Other quality indicators for census data to be released soon
Data users outside the Census Bureau, including a task force convened by the American Statistical Association, have pressed for quick release of additional detailed quality indicators. Responding to that, the Census Bureau announced that when the congressional apportionment count is released, the agency also will publish for the first time details about how the population count was collected in each state. The bureau also committed to working with outside experts who will review its quality assessment plans.
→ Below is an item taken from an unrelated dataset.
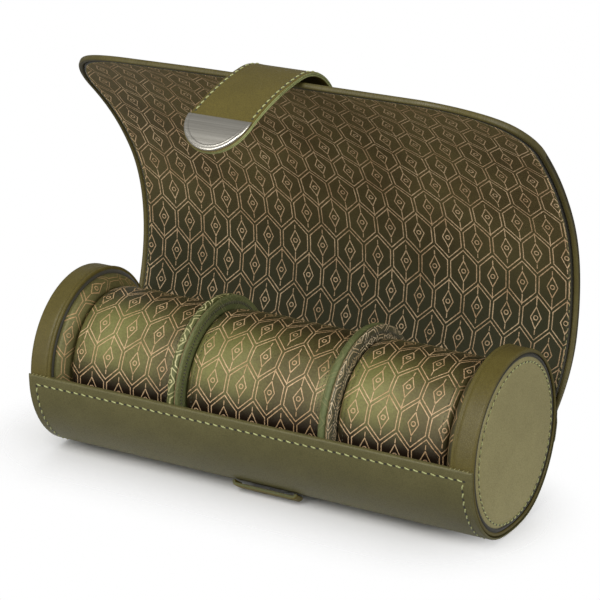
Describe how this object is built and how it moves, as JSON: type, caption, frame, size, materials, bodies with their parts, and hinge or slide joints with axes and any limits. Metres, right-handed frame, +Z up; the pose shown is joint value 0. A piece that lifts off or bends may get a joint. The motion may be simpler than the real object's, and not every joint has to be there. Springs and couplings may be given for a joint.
{
  "type": "watch travel case",
  "caption": "Leather-covered half tube with padded compartments and lift-out cushions, a wrap-over lid and a closing strap with a metal tip.",
  "frame": {"origin": "centre of the flat that the tube rests on", "axes": "+X along the tube, +Z up, -Y toward the open front where the cushions are reached"},
  "size_m": [0.2574, 0.147, 0.2223],
  "materials": {
    "olive_leather": "satin",
    "rim_leather": "satin",
    "disc_leather": "satin",
    "strap_leather": "satin",
    "strap_backing": "matte",
    "brushed_cap": "satin",
    "stiff_board": "matte",
    "foam": "matte",
    "divider_fabric": "satin",
    "satin_lining": "satin"
  },
  "bodies": {
    "tube": {"shell_leather": "olive_leather", "shell_board": "stiff_board", "shell_lining": "satin_lining", "hinge_strip": "olive_leather", "keeper": "strap_backing", "end_core_left": "stiff_board", "end_rim_left": "rim_leather", "end_disc_left": "disc_leather", "inner_disc_left": "divider_fabric", "end_core_right": "stiff_board", "end_rim_right": "rim_leather", "end_disc_right": "disc_leather", "inner_disc_right": "divider_fabric", "divider_core_1": "stiff_board", "divider_face_1a": "divider_fabric", "divider_face_1b": "divider_fabric", "divider_core_2": "stiff_board", "divider_face_2a": "divider_fabric", "divider_face_2b": "divider_fabric", "floor_pad_1": "foam", "floor_pad_2": "foam", "floor_pad_3": "foam"},
    "cushion_1": {"cushion_core_1": "foam", "cushion_cover_1": "satin_lining"},
    "cushion_2": {"cushion_core_2": "foam", "cushion_cover_2": "satin_lining"},
    "cushion_3": {"cushion_core_3": "foam", "cushion_cover_3": "satin_lining"},
    "lid_1": {"lid_leather_1": "olive_leather", "lid_board_1": "stiff_board", "lid_lining_1": "satin_lining"},
    "lid_2": {"lid_leather_2": "olive_leather", "lid_board_2": "stiff_board", "lid_lining_2": "satin_lining"},
    "lid_3": {"lid_leather_3": "olive_leather", "lid_board_3": "stiff_board", "lid_lining_3": "satin_lining"},
    "lid_4": {"lid_leather_4": "olive_leather", "lid_board_4": "stiff_board", "lid_lining_4": "satin_lining"},
    "lid_5": {"lid_leather_5": "olive_leather", "lid_board_5": "stiff_board", "lid_lining_5": "satin_lining", "strap_root": "strap_leather"},
    "lid_6": {"lid_leather_6": "olive_leather", "lid_board_6": "stiff_board", "lid_lining_6": "satin_lining"},
    "strap_1": {"strap_back_1": "strap_backing", "strap_face_1": "strap_leather"},
    "strap_2": {"strap_back_2": "strap_backing", "strap_face_2": "strap_leather"},
    "strap_3": {"strap_back_3": "strap_backing", "strap_face_3": "strap_leather", "strap_cap": "brushed_cap"}
  },
  "joints": [
    {"name": "lid_hinge", "type": "hinge", "parent": "tube", "child": "lid_1", "pos_m": [0, 0.0485, 0.046], "axis": [1, 0, 0], "range_deg": [0, 26]},
    {"name": "lid_fold_1", "type": "hinge", "parent": "lid_1", "child": "lid_2", "pos_m": [0, 0.06078, 0.07798], "axis": [1, 0, 0], "range_deg": [0, 35]},
    {"name": "lid_fold_2", "type": "hinge", "parent": "lid_2", "child": "lid_3", "pos_m": [0, 0.06227, 0.11219], "axis": [1, 0, 0], "range_deg": [0, 15]},
    {"name": "lid_fold_3", "type": "hinge", "parent": "lid_3", "child": "lid_4", "pos_m": [0, 0.05115, 0.14448], "axis": [1, 0, 0], "range_deg": [0, 18]},
    {"name": "lid_fold_4", "type": "hinge", "parent": "lid_4", "child": "lid_5", "pos_m": [0, 0.03049, 0.17191], "axis": [1, 0, 0], "range_deg": [0, 27]},
    {"name": "lid_fold_5", "type": "hinge", "parent": "lid_5", "child": "lid_6", "pos_m": [0, 0.00515, 0.19512], "axis": [1, 0, 0], "range_deg": [0, 29]},
    {"name": "strap_fold_1", "type": "hinge", "parent": "lid_5", "child": "strap_1", "pos_m": [0, 0.00997, 0.19873], "axis": [1, 0, 0], "range_deg": [0, 27]},
    {"name": "strap_fold_2", "type": "hinge", "parent": "strap_1", "child": "strap_2", "pos_m": [0, -0.02298, 0.22], "axis": [1, 0, 0], "range_deg": [-2, 0]},
    {"name": "strap_tip", "type": "hinge", "parent": "strap_2", "child": "strap_3", "pos_m": [0, -0.06596, 0.2098], "axis": [1, 0, 0], "range_deg": [-55, 0]},
    {"name": "cushion_lift_1", "type": "slide", "parent": "tube", "child": "cushion_1", "axis": [0, 0, -1], "range_m": [-0.062, 0]},
    {"name": "cushion_lift_2", "type": "slide", "parent": "tube", "child": "cushion_2", "axis": [0, 0, -1], "range_m": [-0.062, 0]},
    {"name": "cushion_lift_3", "type": "slide", "parent": "tube", "child": "cushion_3", "axis": [0, 0, -1], "range_m": [-0.062, 0]}
  ],
  "couplings": [
    {"joint": "lid_fold_1", "follows": "lid_hinge", "ratio": 1.3462},
    {"joint": "lid_fold_2", "follows": "lid_hinge", "ratio": 0.57692},
    {"joint": "lid_fold_3", "follows": "lid_hinge", "ratio": 0.69231},
    {"joint": "lid_fold_4", "follows": "lid_hinge", "ratio": 1.0385},
    {"joint": "lid_fold_5", "follows": "lid_hinge", "ratio": 1.1154},
    {"joint": "strap_fold_1", "follows": "lid_hinge", "ratio": 1.0385},
    {"joint": "strap_fold_2", "follows": "lid_hinge", "ratio": -0.076923}
  ]
}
This additional detail is relevant because census information of all kinds varies in quality depending on the method used to collect it. The most accurate source, according to Census Bureau research, is information that people give about themselves when they complete their census forms. A good sign is that the 2020 census self-response rate – 67.0% – is slightly higher than 2010’s 66.5%. Data collected by census workers in interviews with households that didn’t return their forms is somewhat less accurate but is higher quality on average than information gathered from a neighbor or other “proxy,” in census jargon. The least desirable information comes when the bureau has no information or only partial information about a household, and fills in details about it using a statistical technique called imputation, in which the bureau estimates the number and characteristics of people living at an address in question. More so in 2020 than in the past, the bureau sometimes used data from government records, such as Social Security files, when it could not contact a knowledgeable person.
Census officials say preliminary analysis shows that proxy rates in 2020 are similar to 2010, though higher in college towns. But their early analysis also found lower quality on another metric: completeness of responses. Compared with 2010, a higher share of questions came back blank, and they are not sure why. Census statisticians will use established procedures to fill in the missing data, but that information is on average less accurate than if it had come from the person filling out the form.
Post-enumeration survey is underway
The agency’s most respected quality metric is a smaller-scale census of 188,000 housing units in U.S. states, the District of Columbia and Puerto Rico, called the Post-Enumeration Survey. The survey, which is underway now, will match its case-by-case sample results against actual 2020 census records, a technique known as dual-system enumeration. Results, extrapolated to the full population, will show which demographic groups were missed, miscounted or double-counted in the full census of more than 140 million housing units.
The survey got its start in 1950 after research found that more young men signed up for the draft in World War II than were counted in the 1940 census, according to Census Bureau officials. The Post-Enumeration Survey only counts people in households, so it doesn’t measure the quality of information about those in group quarters such as college dormitories and prisons.
The 2010 census was overall quite accurate, according to the Post-Enumeration Survey. It overcounted the population by 36,000 people, which was not statistically different from zero. However, the count also missed millions of people and double-counted others, with the errors canceling each other out. While Demographic Analysis can provide net overcounts or undercounts, the Post-Enumeration Survey looks under the hood to show how many people (and from which demographic groups) were missed or counted erroneously.